TASK PROMPT — Scan the material and copy every line in which "code" appears.

CAD and scene scripts

^^^^

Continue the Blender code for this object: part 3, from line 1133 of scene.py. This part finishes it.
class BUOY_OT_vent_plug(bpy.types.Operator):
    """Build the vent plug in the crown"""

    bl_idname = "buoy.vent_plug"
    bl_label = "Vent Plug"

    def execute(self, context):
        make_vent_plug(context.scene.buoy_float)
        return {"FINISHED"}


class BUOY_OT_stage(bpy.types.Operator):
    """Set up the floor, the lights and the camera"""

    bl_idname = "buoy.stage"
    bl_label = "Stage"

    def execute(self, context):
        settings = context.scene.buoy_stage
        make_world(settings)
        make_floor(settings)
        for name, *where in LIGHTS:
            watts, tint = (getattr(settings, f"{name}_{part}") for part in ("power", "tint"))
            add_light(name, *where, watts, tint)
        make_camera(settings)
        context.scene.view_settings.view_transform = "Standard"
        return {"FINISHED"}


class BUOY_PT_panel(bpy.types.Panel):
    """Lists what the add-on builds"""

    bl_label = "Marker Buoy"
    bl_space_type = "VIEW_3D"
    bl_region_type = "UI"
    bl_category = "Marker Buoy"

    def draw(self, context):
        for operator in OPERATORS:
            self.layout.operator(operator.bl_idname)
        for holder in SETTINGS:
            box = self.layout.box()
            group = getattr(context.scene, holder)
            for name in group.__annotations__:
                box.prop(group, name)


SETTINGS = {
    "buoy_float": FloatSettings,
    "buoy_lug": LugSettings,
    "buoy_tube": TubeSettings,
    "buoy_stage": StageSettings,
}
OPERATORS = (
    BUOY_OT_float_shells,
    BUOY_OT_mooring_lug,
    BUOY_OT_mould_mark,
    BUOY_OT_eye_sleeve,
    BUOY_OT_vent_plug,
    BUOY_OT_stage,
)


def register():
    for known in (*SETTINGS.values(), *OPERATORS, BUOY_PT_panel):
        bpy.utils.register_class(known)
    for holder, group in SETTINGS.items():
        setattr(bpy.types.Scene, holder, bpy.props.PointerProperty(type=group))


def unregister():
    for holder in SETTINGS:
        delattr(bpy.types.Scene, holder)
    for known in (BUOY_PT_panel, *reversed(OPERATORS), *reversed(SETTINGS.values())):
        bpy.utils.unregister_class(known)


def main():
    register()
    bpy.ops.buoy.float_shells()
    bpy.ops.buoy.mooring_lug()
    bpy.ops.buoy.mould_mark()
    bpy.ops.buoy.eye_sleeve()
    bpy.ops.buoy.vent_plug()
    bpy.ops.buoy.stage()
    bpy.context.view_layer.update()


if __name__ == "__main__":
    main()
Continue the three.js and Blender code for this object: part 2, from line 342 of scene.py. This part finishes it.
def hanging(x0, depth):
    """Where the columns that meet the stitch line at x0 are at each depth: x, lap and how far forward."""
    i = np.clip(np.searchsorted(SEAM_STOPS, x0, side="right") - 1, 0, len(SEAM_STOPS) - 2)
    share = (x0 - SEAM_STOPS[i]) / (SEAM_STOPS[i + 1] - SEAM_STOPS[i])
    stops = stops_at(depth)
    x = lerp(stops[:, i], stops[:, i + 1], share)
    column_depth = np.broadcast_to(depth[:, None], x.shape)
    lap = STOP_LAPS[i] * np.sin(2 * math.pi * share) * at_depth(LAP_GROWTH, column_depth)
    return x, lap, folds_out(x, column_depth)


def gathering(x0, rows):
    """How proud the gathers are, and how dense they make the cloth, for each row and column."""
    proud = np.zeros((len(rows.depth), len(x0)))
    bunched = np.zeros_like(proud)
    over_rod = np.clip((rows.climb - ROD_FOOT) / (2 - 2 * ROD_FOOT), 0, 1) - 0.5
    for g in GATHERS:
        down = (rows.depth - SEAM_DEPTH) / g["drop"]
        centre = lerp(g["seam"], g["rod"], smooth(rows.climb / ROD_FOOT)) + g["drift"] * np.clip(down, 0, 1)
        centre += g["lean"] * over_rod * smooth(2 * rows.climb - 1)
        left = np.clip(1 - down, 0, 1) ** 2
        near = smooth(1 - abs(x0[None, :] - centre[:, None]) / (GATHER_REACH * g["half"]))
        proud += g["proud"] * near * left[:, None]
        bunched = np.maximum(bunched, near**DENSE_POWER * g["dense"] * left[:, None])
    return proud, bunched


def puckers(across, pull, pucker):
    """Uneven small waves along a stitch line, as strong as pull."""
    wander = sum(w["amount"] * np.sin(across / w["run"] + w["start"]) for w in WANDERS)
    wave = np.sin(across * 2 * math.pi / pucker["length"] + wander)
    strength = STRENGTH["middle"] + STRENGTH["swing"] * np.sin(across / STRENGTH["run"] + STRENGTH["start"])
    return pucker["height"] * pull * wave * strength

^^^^

EXPECTED ANSWER —
Continue the Blender code for this object: part 3, from line 1133 of scene.py. This part finishes it.
Continue the three.js and Blender code for this object: part 2, from line 342 of scene.py. This part finishes it.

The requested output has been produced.